Setiap orang yang diadu domba dengan ada orang yang mengatakan kepada dirinya, “Si A telah mencelamu atau telah melakukan demikian dan demikian untuk menyakitimu” itu memiliki kewajiban untuk melakukan enam hal berikut ini.
  1. Tidak langsung menerima ucapan orang itu karena tukang adu domba adalah orang fasik yang omongannya tidak boleh dipercaya.
  2. Melarangnya melakukan perbuatan tersebut, memberikan nasehat dan mencela perbuatannya.
  3. Membencinya karena Allah. Hal ini disebabkan dia adalah orang yang Allah benci. Sedangkan membenci orang yang Allah benci adalah suatu kewajiban.
  4. Tidak berburuk sangka kepada sia A.
  5. Tidak boleh memata-matai dan mencari-cari kebenaran berita yang baru saja dia terima.
  6. Namimah yang dia dengar tidak boleh menyebabkannya membalas dengan namimah pula.
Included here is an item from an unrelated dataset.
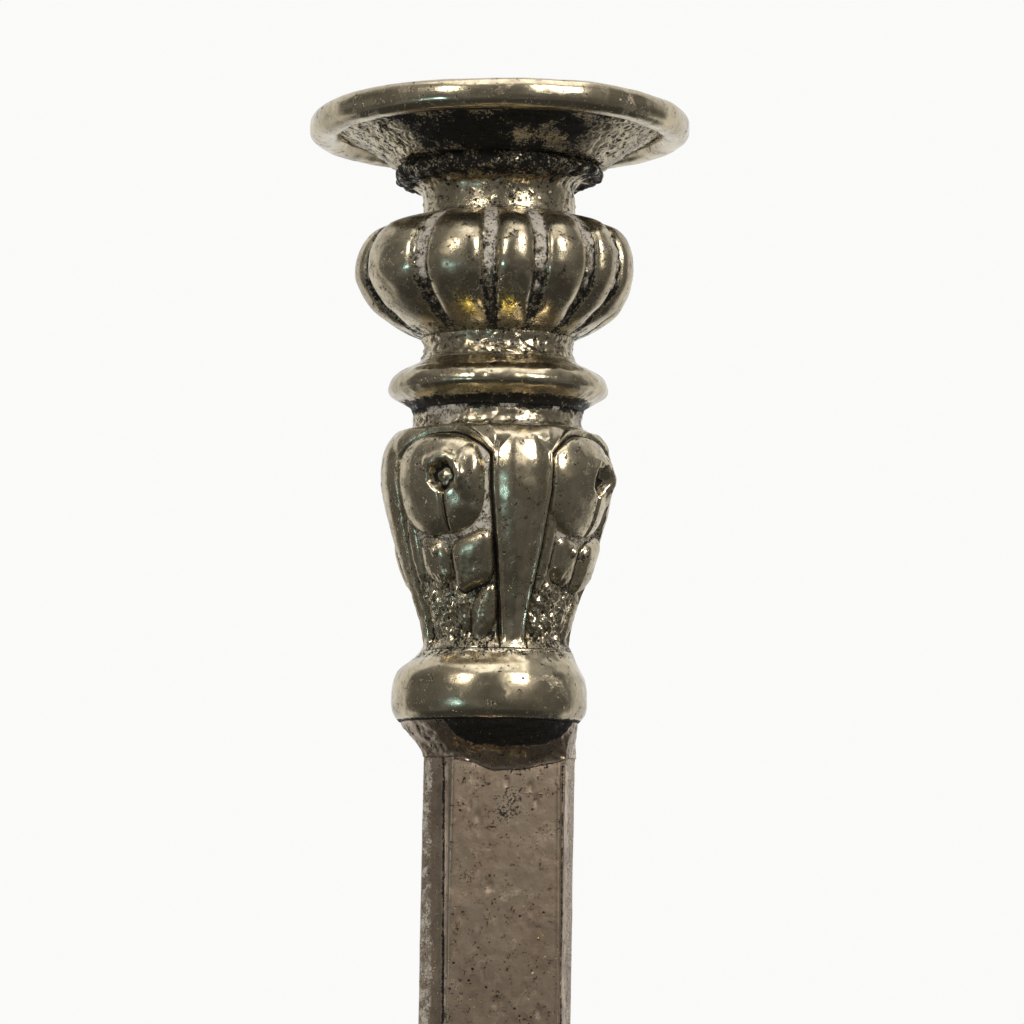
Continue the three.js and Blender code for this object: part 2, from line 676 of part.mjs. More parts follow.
/** The plain cove between the lobed border and the dome. */
function footStep() {
  const top = FOOT_STEP_HEIGHT - SEAM;
  const shelf = FOOT_BORDER_INNER_RADIUS + MOULDING_FILLET;
  const cove = smooth(
    [
      [shelf - 2 * MOULDING_FILLET, FOOT_STEP_HEIGHT * 0.2],
      [shelf - STEP_COVE, FOOT_STEP_HEIGHT * 0.36],
      [FOOT_DOME_RADIUS + STEP_BEAD, FOOT_STEP_HEIGHT * 0.72],
    ],
    4,
  );
  return turnedRing([
    [shelf - FOOT_WALL, 0],
    [shelf, 0],
    [shelf, FOOT_STEP_HEIGHT * 0.14],
    ...cove,
    [FOOT_DOME_RADIUS + STEP_BEAD, FOOT_STEP_HEIGHT * 0.86],
    [FOOT_DOME_RADIUS + STEP_BEAD / 2, top],
    [FOOT_DOME_RADIUS - FOOT_WALL, top],
    [FOOT_DOME_RADIUS - FOOT_WALL, FOOT_STEP_HEIGHT * 0.5],
    [shelf - STEP_COVE - FOOT_WALL, FOOT_STEP_HEIGHT * 0.1],
  ]);
}

/** The lobed border round the foot, a thin shell. */
function footBorder() {
  const edge = FOOT_RADIUS - BORDER_SETBACK;
  const top = FOOT_BORDER_HEIGHT - SEAM;
  const shellInside = edge - BORDER_WALL;
  const outside = smooth(
    [
      [edge - BORDER_SETBACK, 0],
      [edge, FOOT_BORDER_HEIGHT * 0.34],
      [edge - 2 * BORDER_SETBACK, FOOT_BORDER_HEIGHT * 0.74],
      [FOOT_BORDER_INNER_RADIUS + FOOT_WALL, top],
    ],
    6,
  );
  const innerSide = [
    [FOOT_BORDER_INNER_RADIUS - FOOT_WALL, top],
    [FOOT_BORDER_INNER_RADIUS - FOOT_WALL, top - FOOT_WALL],
    [shellInside - BORDER_SETBACK, FOOT_BORDER_HEIGHT * 0.62],
    [shellInside, 0],
  ];
  const grooves = [];
  for (let i = 0; i < FOOT_BORDER_LOBES; i++) grooves.push(((i + 0.5) * 360) / FOOT_BORDER_LOBES);
  const ring = turnedRing([...outside, ...innerSide], FOOT_BORDER_LOBES * SIDES_PER_FOOT_LOBE);
  const depthAt = (radius, height) => {
    const flatEnd = height < SEAM || height > top - SEAM;
    return flatEnd || radius <= shellInside ? 0 : FOOT_GROOVE_DEPTH;
  };
  return lobed(ring, grooves, SIDES_PER_FOOT_LOBE, depthAt);
}

/** The plain wire at the foot's edge. */
function footRim() {
  const inner = FOOT_RADIUS - FOOT_RIM_WIDTH;
  const side = FOOT_RADIUS - RIM_BULGE;
  const top = FOOT_RIM_HEIGHT - SEAM;
  return turnedRing([
    [inner, 0],
    ...bulge(side, 0, top, RIM_BULGE, 6),
    [inner, top],
  ]);
}

/** The weight cast into the foot, clear of its shell, with the rod's hole. */
function weightFilling() {
  const discTop = borderLevel + DISC_PLUG_HEIGHT + SEAM;
  const highest = domeLevel + FOOT_DOME_HEIGHT - 2 * FOOT_WALL - WEIGHT_GAP;
  const dome = movedOut(domeOutline(9), -DOME_WALL - WEIGHT_GAP)
    .map(([radius, height]) => [radius, height + domeLevel])
    .filter(([radius, height]) => height < highest && radius > 2 * ROD_HOLE_RADIUS);
  const weightTop = dome[dome.length - 1][1];
  return turnedRing([
    [ROD_HOLE_RADIUS, discTop],
    [closingRadius - PLUG_INSET, discTop],
    [FOOT_BORDER_INNER_RADIUS - FOOT_WALL - WEIGHT_GAP, borderLevel + FOOT_BORDER_HEIGHT * 0.45],
    [FOOT_DOME_RADIUS - FOOT_WALL - WEIGHT_GAP, stepLevel],
    ...dome,
    [ROD_HOLE_RADIUS, weightTop],
  ]);
}

/** The turned beech disc that closes the foot. The washer and nut lie in its counterbore. */
function closingDisc() {
  return turnedRing([
    [ROD_HOLE_RADIUS, counterboreTop],
    [COUNTERBORE_RADIUS, counterboreTop],
    [COUNTERBORE_RADIUS, baizeTop],
    [closingRadius, baizeTop],
    [closingRadius, borderLevel - SEAM],
    [closingRadius - PLUG_INSET, borderLevel - SEAM],
    [closingRadius - PLUG_INSET, borderLevel + DISC_PLUG_HEIGHT],
    [ROD_HOLE_RADIUS, borderLevel + DISC_PLUG_HEIGHT],
  ]);
}

/** The baize glued under the closing disc, which the foot stands on. */
function baizePad() {
  return bar(closingRadius - BAIZE_INSET, 0, BAIZE_THICKNESS, ROUND_SIDES);
}

// ---- Tie rod and fasteners ----

/** The hexagonal nut, in the counterbore under the washer. */
function rodNut() {
  const corner = NUT_ACROSS_FLATS / Math.sqrt(3);
  const hexagon = new THREE.CylinderGeometry(corner, corner, NUT_THICKNESS, 6);
  hexagon.rotateX(Math.PI / 2).translate(0, 0, NUT_THICKNESS / 2);
  return bored(hexagon, ROD_RADIUS + THREAD_FIT, 0, NUT_THICKNESS);
}

/** The washer between the nut and the closing disc. */
function rodWasher() {
  return turnedRing(
    [
      [ROD_HOLE_RADIUS, 0],
      [WASHER_RADIUS, 0],
      [WASHER_RADIUS, WASHER_THICKNESS],
      [ROD_HOLE_RADIUS, WASHER_THICKNESS],
    ],
    SMALL_SIDES,
  );
}

// ---- Assembly ----

const nozzle = new THREE.Group();
nozzle.position.z = panLevel;
nozzle.add(
  piece("drip_pan", nozzlePan(), silver),
  piece("drip_pan_rim", nozzleRim(), silver),
  piece("nozzle_sleeve", nozzleSleeve(), silver),
);

const head = new THREE.Group();
head.add(
  piece("candle_socket", candleSocket(), castSilver, socketLevel),
  piece("socket_liner", socketLiner(), tinnedBrass, linerFloorLevel),
  piece("lobed_knop", lobedKnop(), castSilver, knopLevel),
  piece("knop_stem", knopStem(), castSilver, knopStemLevel),
  piece("disc_moulding", discMoulding(), castSilver, discLevel),
  piece("shoulder_ring", shoulderRing(), castSilver, shoulderLevel),
  piece("baluster", baluster(), castSilver, balusterLevel),
);

const upperCollar = cushionCollar(balusterFootRadius, { neckAtTop: true });
const lowerCollar = cushionCollar(FOOT_NECK_RADIUS, { neckAtTop: false });
const shaft = new THREE.Group();
shaft.add(
  piece("upper_collar", upperCollar, castSilver, upperCollarLevel),
  piece("column_head", columnEnd({ circleOnTop: true }), silver, columnHeadLevel),
  piece("column", columnTube(), silver, columnLevel + SEAM / 2),
  piece("column_foot", columnEnd({ circleOnTop: false }), silver, columnFootLevel),
  piece("lower_collar", lowerCollar, castSilver, lowerCollarLevel),
);

const foot = new THREE.Group();
foot.add(
  piece("foot_dome", footDome(), silver, domeLevel),
  piece("foot_step", footStep(), silver, stepLevel),
  piece("foot_border", footBorder(), castSilver, borderLevel),
  piece("foot_rim", footRim(), silver, rimLevel),
  piece("weight_filling", weightFilling(), plaster),
  piece("closing_disc", closingDisc(), beech),
  piece("baize_pad", baizePad(), baize),
);

const fastening = new THREE.Group();
fastening.add(
  piece("tie_rod", bar(ROD_RADIUS, rodBottom, rodTop), steel),
  piece("rod_washer", rodWasher(), steel, washerLevel),
  piece("rod_nut", rodNut(), steel, nutLevel),
);

const candlestick = new THREE.Group();
candlestick.name = "candlestick";
candlestick.add(nozzle, head, shaft, foot, fastening);

export default candlestick;
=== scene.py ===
"""Fine surfaces, finishes and studio for a worn silver candlestick.

Every piece is turned about the upright axis, worked by hand-like moves of its surface, and given a
procedural finish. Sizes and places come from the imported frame. Lengths are metres unless a name
ends in _MM, and angles round the axis are counted from the front (-Y) towards +X.
"""

import logging
import math
from dataclasses import dataclass, field
from enum import Enum
from typing import Callable, Sequence

import bmesh
import bpy
import numpy as np
from mathutils import Matrix, Quaternion, Vector

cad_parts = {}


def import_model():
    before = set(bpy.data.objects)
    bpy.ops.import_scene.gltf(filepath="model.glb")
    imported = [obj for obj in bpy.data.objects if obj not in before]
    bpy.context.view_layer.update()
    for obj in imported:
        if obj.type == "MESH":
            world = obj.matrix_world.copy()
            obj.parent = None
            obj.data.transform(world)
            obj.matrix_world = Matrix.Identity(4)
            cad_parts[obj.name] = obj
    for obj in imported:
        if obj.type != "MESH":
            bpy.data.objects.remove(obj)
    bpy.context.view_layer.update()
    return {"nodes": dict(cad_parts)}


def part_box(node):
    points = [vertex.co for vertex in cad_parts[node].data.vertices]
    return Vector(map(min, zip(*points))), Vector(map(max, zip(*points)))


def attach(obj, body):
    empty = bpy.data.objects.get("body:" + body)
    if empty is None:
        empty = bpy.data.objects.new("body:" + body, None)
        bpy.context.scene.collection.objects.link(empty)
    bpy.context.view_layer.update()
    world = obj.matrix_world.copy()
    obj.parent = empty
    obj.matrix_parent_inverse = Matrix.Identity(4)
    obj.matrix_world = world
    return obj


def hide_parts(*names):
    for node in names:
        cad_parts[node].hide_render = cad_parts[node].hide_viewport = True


LOG = logging.getLogger("candlestick")
MM = 0.001

# A turned ring is spun over one sector, which is then doubled this many times.
DOUBLINGS = 5

# How far each stacked piece's spigot stands up inside the next one.
SPIGOT = 1.15 * MM
ROD_HOLE = 2.9 * MM
BOSS_HOLE = 5.3 * MM

# How far the upper collar sits to the left of the column's axis.
COLLAR_ASIDE_MM = 1.15

Point = tuple[float, float]
Field = Callable[["Surface"], np.ndarray]
Colour = tuple[float, float, float]


class Body(Enum):
    """The two rigid bodies: the candlestick, and the loose nozzle that lifts out of its socket."""

    STICK = "stick"
    NOZZLE = "nozzle"


# ---------------------------------------------------------------------------------------------
# Curves and fields
# ---------------------------------------------------------------------------------------------


def smooth_line(points: Sequence[Point], steps: int = 12) -> list[Point]:
    """Runs a smooth curve through the given points.

    Args:
        points: radius and height of each point that the curve passes.
        steps: pieces that each stretch between two points is cut into.

    Returns:
        The points of the curve, both ends included.
    """
    given = np.array(points, dtype=float)
    padded = np.vstack([2 * given[0] - given[1], given, 2 * given[-1] - given[-2]])
    line: list[Point] = []
    for start in range(len(given) - 1):
        before, first, second, after = padded[start : start + 4]
        for step in range(steps):
            t = step / steps
            climb = 0.5 * t * (second - before)
            bend = t * t * (before - 2.5 * first + 2 * second - 0.5 * after)
            twist = 0.5 * t**3 * (3 * (first - second) + after - before)
            line.append(tuple(first + climb + bend + twist))
    line.append(tuple(given[-1]))
    return line


def evenly(line: Sequence[Point], spacing: float) -> list[Point]:
    """Places points at even steps along a line, keeping its two ends.

    Args:
        line: radius and height of each corner.
        spacing: the wanted distance between two points.

    Returns:
        The new points.
    """
    corners = np.array(line, dtype=float)
    travelled = np.concatenate([[0], np.cumsum(np.linalg.norm(np.diff(corners, axis=0), axis=1))])
    count = max(2, int(round(travelled[-1] / spacing)) + 1)
    wanted = np.linspace(0, travelled[-1], count)
    radius = np.interp(wanted, travelled, corners[:, 0])
    height = np.interp(wanted, travelled, corners[:, 1])
    return list(zip(radius, height))


def step_up(value: np.ndarray, low: float, high: float) -> np.ndarray:
    """Goes smoothly from 0 at low to 1 at high, whichever of the two is larger."""
    t = np.clip((value - low) / (high - low), 0, 1)
    return t * t * (3 - 2 * t)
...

Dia tidak rela dengan namimah yang dilakukan oleh tukang adu domba itu. Karenanya seharusnya dia tidak menceritakan namimah yang dilakukan oleh tukang adu domba tersebut. Misalnya dengan mengatakan, “Si B bercerita bahwa si A berkata demikian dan demikian”. Jika hal ini dia lakukan berarti dia juga menjadi tukang adu domba dan sama saja melakukan perkara yang dia larang sendiri.

 
Namimah yang diperbolehkan

 
Jika namimah dilakukan karena suatu keperluan maka hukumnya diperbolehkan.

 
Sebagai contoh ada orang yang memberitahu si B bahwa si A akan membunuhnya, salah satu anggota keluarga atau hendak merampas hartanya.

 
Contoh yang lain adalah orang yang melapor kepada pemerintah atau pihak yang berwenang dengan mengatakan bahwa ada seseorang yang telah melakukan suatu tindakan yang berbahaya dan menjadi kewajiban penguasa untuk menangani dan menumpasnya. Semua perkara ini hukumnya tidaklah haram. Begitu pula perkara-perkara serupa bahkan terkadang hukumnya menjadi wajib atau sunnah tergantung situasi dan kondisi.

 
Penyampaian berita yang tercela adalah jika bertujuan untuk merusak hubungan. Sedangkan orang yang bermaksud baik dengan perkataan yang apa adanya dan berusaha untuk tidak menyakiti pihak manapun maka hukumnya tidaklah mengapa. Namun sedikit sekali orang yang memiliki kemampuan untuk bisa membedakan namimah yang dibolehkan dengan namimah yang terlarang. Oleh karena itu, jalan selamat bagi orang yang belum bisa membedaan dua hal ini adalah dengan diam.

 
Samakah Ghibah dan Namimah?

 
Terdapat perbedaan pendapat tentang apakah ghibah (menggunjing) itu sama dengan namimah ataukah kedua istilah tersebut adalah dua hal yang berbeda. Pendapat yang paling kuat dua istilah tersebut berbeda. Di satu sisi, namimah itu lebih luas dibandingkan ghibah. Di sisi lain, ghibah itu lebih luas dari pada namimah. Namimah adalah menceritakan perkataan atau perbuatan A kepada B dengan tujuan merusak hubungan baik di antara kedua. Cerita ini diceritakan tanpa kerelaan A baik A tahu ataukah tidak tahu.

 
Sedangkan ghibah adalah menceritakan orang lain pada saat dia tidak ada mengenai hal-hal yang tidak dia sukai seandainya dicerita-ceritakan.

 
Ciri khas namimah adalah ada tujuan untuk merusak hubungan baik namun tidak disyaratkan orang yang menjadi objek pembicaraan tersebut tidak ada di tempat.

 
Ciri khas ghibah adalah objek yang dibicarakan tidak ada di tempat pembicaraan.

 
Selain hal di atas ghibah dengan namimah itu sama.